To get a preliminary idea about the possible distribution of costs, Figure 9 plots the percentage of household spending dedicated to energy related items in each member state. The higher this share, the more rising energy prices will eat into other expenditures and the greater the potential need for fiscal compensation. The chart shows large differences across countries. While, for example, Portuguese households spend less than 10% of their expenditures on energy and transport, the share reaches almost 16% in Bulgaria. Overall, Figure 9 shows that rising energy prices are likely to hit households in relatively poor and relatively cold CEE countries considerably harder than those in other member states.

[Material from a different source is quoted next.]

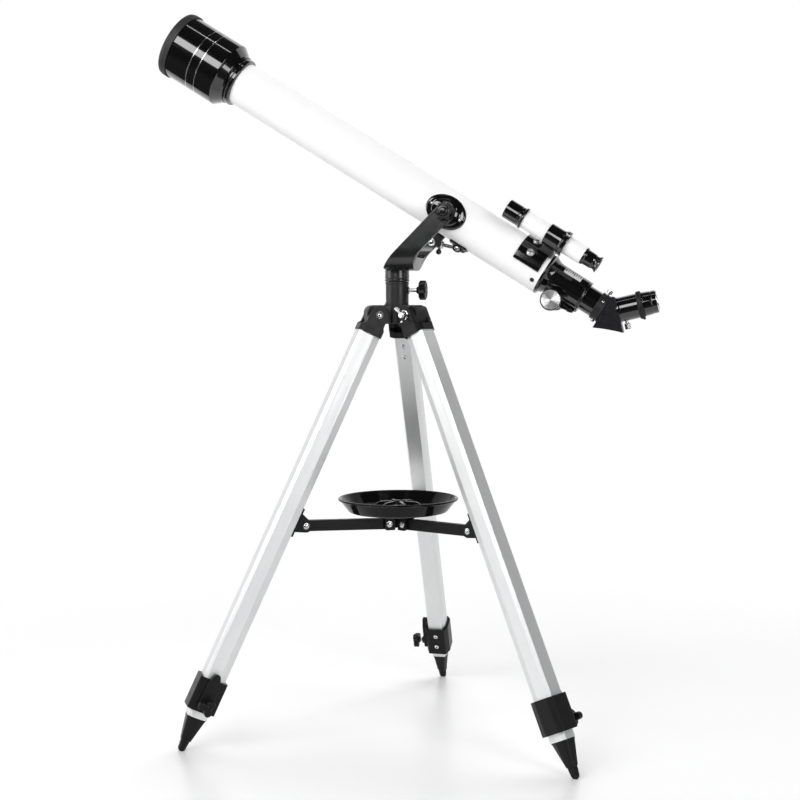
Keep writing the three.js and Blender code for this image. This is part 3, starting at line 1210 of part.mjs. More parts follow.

Figure 10 complements this with a measure of how much rising energy prices would hit the production side of the economy. In order to do so, it shows energy intensity as a measure of how much energy is needed per unit of GDP across member states. Again, differences within the EU are stark. While rising energy prices, again, will be especially hard for energy intensive economies in Eastern Europe, vulnerabilities are somewhat wider spread than for the household sector. For example, energy intensive economies in Finland, Belgium and the Netherlands also belong to the group of countries that would suffer disproportionally from rising prices for oil, gas and coal.
As this preliminary analysis shows, the EU’s member states’ economic vulnerability to the Russian invasion of Ukraine is very unevenly distributed. This holds for direct trade with Russia in non-energy goods as well as for the dependence on Russian energy imports and for the vulnerability to increasing energy prices on world markets. At the same time, keeping the 27 united in the response to Russia will be paramount in the months and potentially years to come. This will likely require burden sharing that takes these differences in vulnerability and economic fallout into account to avoid differential economic impact, potentially causing those member states hit hardest to drop out of the united front against Putin.